Prof Marleen Temmerman, Director of Aga Khan University’s Centre of Excellence in Women and Child Health, East Africa (CoEWCH EA), has been inducted into the American Academy of Arts and Sciences (AAAS), as an international honorary member, and the National Academy of Sciences, Engineering and Medicine (NASEM), as a member of the National Academy of Medicine (NAM), following her election into the two Academies in 2022.
Founded in 1780, AAAS is one of the oldest learned societies in the United States (US). It honours the excellence as well as leadership of exceptional people from all disciplines and practices globally. Prof Marleen was granted the honour for her numerous leadership positions in academia, multilateral organisations, and governments in the light of her exemplary work in relation to health and rights for women, children and adolescents.
Academy members explore challenges facing societies, identify solutions, and promote nonpartisan recommendations that advance the public good. Their work has thus far helped to set the direction of research and analysis in science and technology policy, global security and international affairs, social policy, education, the humanities, and the arts. “I am thrilled, honoured, humbled to be inducted as an International Member of these two prestigious US Academies, and very grateful to the many colleagues, friends, collaborators, and my extended global family without whom I would not stand here. Working with so many young people worldwide, I believe in a better future built on equity, diversity, and solidarity, leaving no one behind,” said Prof Marleen.
Prof Marleen joins other distinguished members including Benjamin Franklin, Alexander Hamilton, George Washington, Alexander Graham Bell, John F. Kennedy, Martin Luther King, Jr, and Colin Powell. International honorary members have included Charles Darwin, Albert Einstein, Winston Churchill, Mary Leakey, Noam Chomsky, and Nelson Mandela. The current members represent today’s innovative thinkers in every field and profession, including more than two hundred and fifty Nobel and Pulitzer Prize winners.
Founded in 1970 as the Institute of Medicine (IOM), NAM is one of three academies that make up NASEM. Induction into NAM is considered one of the highest honours in the fields of health and medicine. It recognizes distinguished individuals who have demonstrated outstanding professional achievement and commitment to service and made major contributions to the advancement of medical sciences, healthcare, and public health. Prof Marleen was elected and consequently inducted into NAM for being an exceptional scholar and leader who has been at the forefront of responding to serious public health challenges, combatting social inequities, and achieving innovative discoveries.

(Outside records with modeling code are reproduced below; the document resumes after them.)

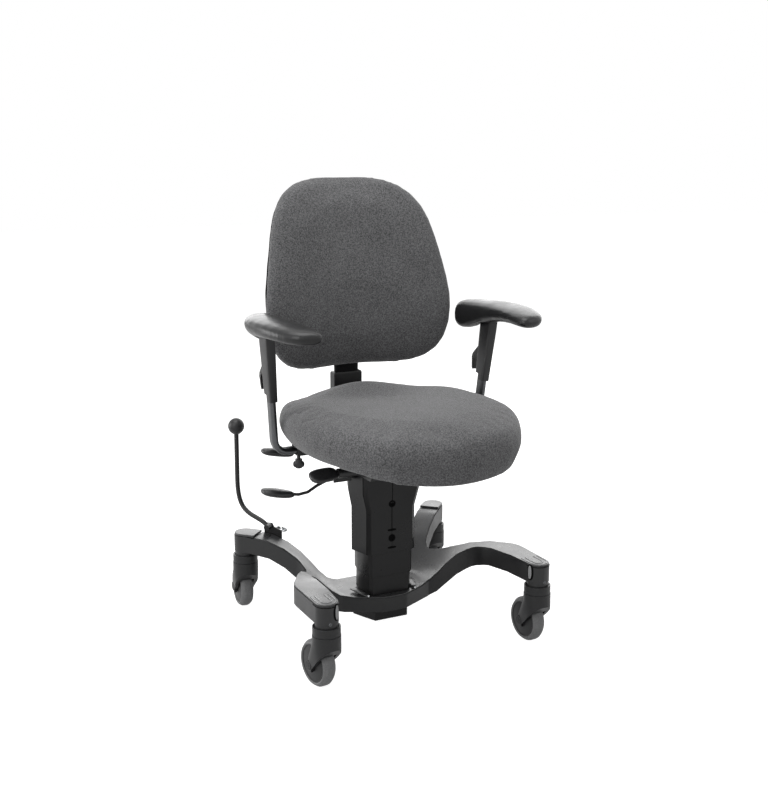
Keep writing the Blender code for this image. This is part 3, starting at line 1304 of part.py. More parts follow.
def make_clamp_screw(name, side):
    """Wing screw under the receiver that clamps an arm tube at its width."""
    x = side * CLAMP_X
    tube_under = ARM_RUN_Z - ARM_TUBE_DEPTH / 2
    stem_top = tube_under - GAP - 0.0006
    head_top = tube_under - SLIDE_FIT - RECEIVER_WALL - 0.0055
    screw = shaft(0.004, (x, ARM_Y, head_top - 0.020), (x, ARM_Y, stem_top))
    join(screw, shaft(0.0075, (x, ARM_Y, head_top - 0.024), (x, ARM_Y, head_top), 16))
    wings = mesh_of(soften(block((0.005, 0.027, 0.016), (x, ARM_Y, head_top - 0.018)), 0.0020, 1))
    join(screw, add_shape(welded(wings)))
    piece(f"{name}_arm_clamp_screw", screw, BLACK_PLASTIC, (x, ARM_Y, head_top))


def make_arms():
    for name, side in SIDES.items():
        make_arm_tube(name, side)
        make_arm_sleeve(name, side)
        make_arm_trigger(name, side)
        make_arm_pad(name, side)
        make_clamp_screw(name, side)


# Hand brake

def brake_point(outward, inboard, z):
    """Point by the rear right leg: outward from the brake pivot along the leg, and inboard of its axis."""
    place = rear_leg_point(BRAKE_PIVOT_ALONG - outward, -inboard, -1)
    return Vector((place.x, place.y, z))


def make_brake():
    """Side plate on the rear right leg with the hand lever and its wing screw."""
    z = BRAKE_PIVOT_Z
    side = LEG_WIDTH / 2 + GAP
    plate_middle = side + BRAKE_PLATE / 2
    turn = Matrix.Rotation(radians(-45), 3, "Z")
    plate_bottom = LEG_UNDERSIDE + 0.008
    plate_top = z + 0.0065
    plate = block((0.044, BRAKE_PLATE, plate_top - plate_bottom),
                  brake_point(-0.008, plate_middle, (plate_bottom + plate_top) / 2), turn)
    cut(plate, shaft(0.004 + SPIN_FIT, brake_point(0, side - 0.01, z), brake_point(0, side + 0.02, z), 16))
    screw_z = z - 0.016
    cut(plate, shaft(0.003 + SPIN_FIT, brake_point(-BRAKE_SCREW_INBOARD, side - 0.01, screw_z),
                     brake_point(-BRAKE_SCREW_INBOARD, side + 0.02, screw_z)))
    piece("brake_bracket", plate, BLACK_STEEL)

    head = side + BRAKE_PLATE + GAP
    screw = shaft(0.003, brake_point(-BRAKE_SCREW_INBOARD, side + GAP, screw_z),
                  brake_point(-BRAKE_SCREW_INBOARD, head + 0.012, screw_z))
    join(screw, shaft(0.0055, brake_point(-BRAKE_SCREW_INBOARD, head, screw_z),
                      brake_point(-BRAKE_SCREW_INBOARD, head + 0.009, screw_z)))
    wing_place = brake_point(-BRAKE_SCREW_INBOARD, head + 0.012, screw_z)
    wings = mesh_of(soften(block((0.024, 0.010, 0.004), wing_place, turn), 0.0016, 1))
    join(screw, add_shape(welded(wings)))
    piece("brake_wing_screw", screw, STEEL, brake_point(-BRAKE_SCREW_INBOARD, head, screw_z))

    lean = 0.0168
    route = [
        brake_point(0, lean, z), brake_point(0.008, lean + 0.002, z + 0.006),
        brake_point(0.0198, lean + 0.004, z + 0.0126),
        brake_point(0.0567, lean + 0.013, z + 0.026), brake_point(0.0770, lean + 0.018, z + 0.047),
        brake_point(0.0850, lean + 0.0195, z + 0.083), brake_point(0.0850, lean + 0.0195, z + 0.140),
        brake_point(0.0850, lean + 0.0195, z + 0.220),
    ]
    rod = tube(smooth_route(route, 3), BRAKE_ROD_RADIUS)
    barrel_inner = side - 0.0003 - 0.018
    join(rod, shaft(BRAKE_BARREL_RADIUS, brake_point(0, barrel_inner, z), brake_point(0, side - GAP, z), 16))
    join(rod, shaft(0.004, brake_point(0, barrel_inner + 0.004, z), brake_point(0, head + 0.002, z), 16))
    piece("brake_lever", rod, BLACK_STEEL, brake_point(0, lean, z))
    rod_end = route[-1]
    knob = ball(BRAKE_KNOB_RADIUS, rod_end + Vector((0, 0, 0.011)), 16)
    cut(knob, shaft(BRAKE_ROD_RADIUS + GAP, rod_end - Vector((0, 0, 0.03)), rod_end + Vector((0, 0, GAP)),
                    SHAFT_STEPS))
    piece("brake_knob", knob, BLACK_PLASTIC, brake_point(0, lean, z))


make_base()
make_base_cover()
make_end_caps()
make_castors()
make_column()
make_mechanism()
make_mechanism_levers()
make_seat()
make_back()
make_arms()
make_brake()
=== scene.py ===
# %% [markdown]
# # An activity chair, dressed for its portrait
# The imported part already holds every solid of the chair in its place. This lesson adds what the
# eye sees: upholstery that swells over its foam, speckled wool, moulded grain, satin steel and
# the small marks of manufacture. Both share one frame: metres, +Z up, the sitter facing -Y.

import json
from math import atan2, cos, exp, pi, radians, sin

import bmesh
import bpy
from mathutils import Matrix, Vector


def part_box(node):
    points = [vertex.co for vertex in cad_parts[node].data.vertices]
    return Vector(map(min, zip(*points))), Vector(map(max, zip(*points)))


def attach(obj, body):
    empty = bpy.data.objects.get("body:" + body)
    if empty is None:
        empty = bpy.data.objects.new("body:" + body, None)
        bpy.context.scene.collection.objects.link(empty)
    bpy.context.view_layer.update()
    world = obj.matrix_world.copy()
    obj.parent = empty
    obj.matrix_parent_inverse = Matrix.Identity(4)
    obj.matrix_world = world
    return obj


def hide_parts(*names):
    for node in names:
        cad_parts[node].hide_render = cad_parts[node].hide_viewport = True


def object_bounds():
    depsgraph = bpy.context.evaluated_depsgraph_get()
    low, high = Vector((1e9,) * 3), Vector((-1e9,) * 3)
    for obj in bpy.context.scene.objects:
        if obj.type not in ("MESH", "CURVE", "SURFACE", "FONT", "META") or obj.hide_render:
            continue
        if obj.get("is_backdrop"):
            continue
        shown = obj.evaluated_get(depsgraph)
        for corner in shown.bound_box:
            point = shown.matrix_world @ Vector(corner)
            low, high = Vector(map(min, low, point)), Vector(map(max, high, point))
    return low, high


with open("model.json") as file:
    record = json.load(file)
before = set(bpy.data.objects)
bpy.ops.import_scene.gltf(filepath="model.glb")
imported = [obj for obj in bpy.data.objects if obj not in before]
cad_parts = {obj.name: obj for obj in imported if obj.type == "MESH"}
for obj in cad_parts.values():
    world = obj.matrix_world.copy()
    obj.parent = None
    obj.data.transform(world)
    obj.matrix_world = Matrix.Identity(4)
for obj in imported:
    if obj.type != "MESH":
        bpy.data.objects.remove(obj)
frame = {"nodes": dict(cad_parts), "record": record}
NODES = frame["nodes"]
CAD_LOW, CAD_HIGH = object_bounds()
print("solids:", len(NODES), "height of the chair:", round(CAD_HIGH.z, 3), "m")

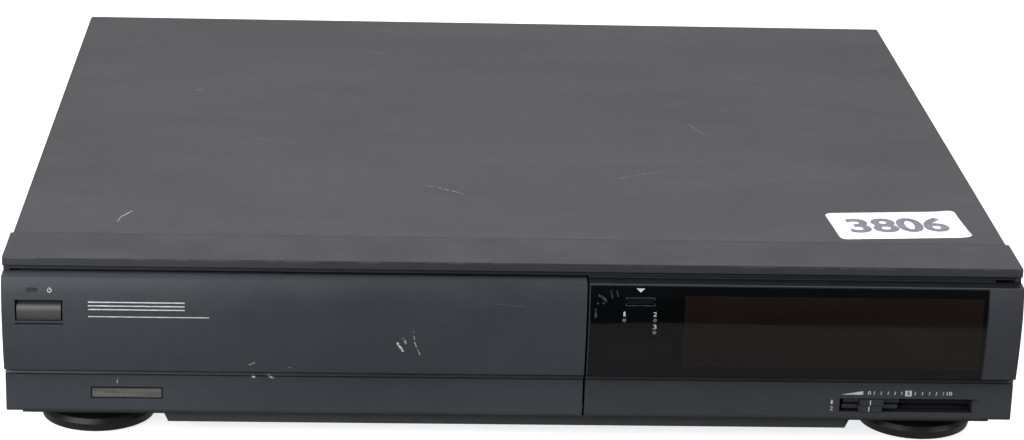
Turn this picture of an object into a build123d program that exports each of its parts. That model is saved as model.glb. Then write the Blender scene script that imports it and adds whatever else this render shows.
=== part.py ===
from build123d import *
import os
from math import sqrt, sin, cos, tan, pi, radians, degrees, atan2, hypot

# Front-loading video cassette recorder with a drop-down door on the left.
# Millimetres. Origin: centre of the footprint on the surface it stands on.
# +X to the right seen from the front, +Y to the back, +Z up.

# ---------------------------------------------------------------- sizes
W = 430.0                 # width over the front moulding
HX = W / 2
W_COVER = 428.8           # width of the metal top cover
CX = W_COVER / 2
Y_FACE = -190.0           # flat front face of visor and lower strip
Y_BULGE = -196.9          # most forward line of the barrel-shaped panel
Y_BAR0, Y_BAR1 = -193.7, -195.1   # its lower and upper edges
Y_BACK = 194.0            # rear edge of the top cover
Y_SEAM = -159.0           # seam between front moulding and top cover
H = 83.0                  # height over the top cover
T_COVER = 1.0             # cover sheet
Z_PAN0, Z_PAN1 = 12.9, 14.1   # chassis pan sheet
Z_BOX = 6.5               # underside of the bottom cover
Z_STRIP0 = 14.15          # underside of the front moulding behind its face
Z_LIP = 13.6              # bottom edge of the front face
Z_STRIP1 = 30.4           # top of the flat lower strip
Z_UP0 = 34.1              # bottom of the barrel-shaped panel
Z_UP1 = 75.8              # top of the barrel-shaped panel
Z_APEX = 62.0             # height of the most forward line
WALL = 2.4                # wall of the moulded front
X_GAP0, X_GAP1 = 29.7, 30.7   # vertical gap between door and right section
X_WIN0, X_WIN1 = 31.2, 200.4  # window
Z_WIN0, Z_WIN1 = 34.2, 75.5
AX_Y, AX_Z = -184.9, 17.6     # door hinge axis
XC = -79.0                # centre line of the cassette and the deck
CAS_W, CAS_D, CAS_H = 188.0, 104.0, 25.0
SLOT_X0, SLOT_X1 = XC - 96.0, XC + 96.0
SLOT_Z0, SLOT_Z1 = 45.5, 73.0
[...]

NAM’s work and recommendations have shaped health research, practice, and policies that improve the lives of millions of people around the world. The Academy is currently working across disciplines and sparking innovative approaches to advance knowledge and accelerate progress in science, medicine, policy, and health equity. “The expertise of this extraordinary class of new members will be vital to informing the future of health and medicine for the benefit of us all,” said National Academy of Medicine President Victor J. Dzau while welcoming the new members in 2022.
Other notable members of NAM include Ben Carson, Harold Amos, Kenneth L. Davis, and Nobel Prize winners Elizabeth Blackburn and Mario J. Molina.
Throughout her diverse portfolio of medical, political, and academic work, Prof Marleen has contributed to improvements in healthcare for disadvantaged populations and for the sexual and reproductive health and rights of women and girls globally. She has also established a worldwide network of universities collaborating in the field of reproductive, maternal, newborn, and adolescent health and translating evidence, data and innovation in best practices and policies with impact. Prof Marleen continues to be a vocal and ardent champion for the rights of women, children, and adolescents globally.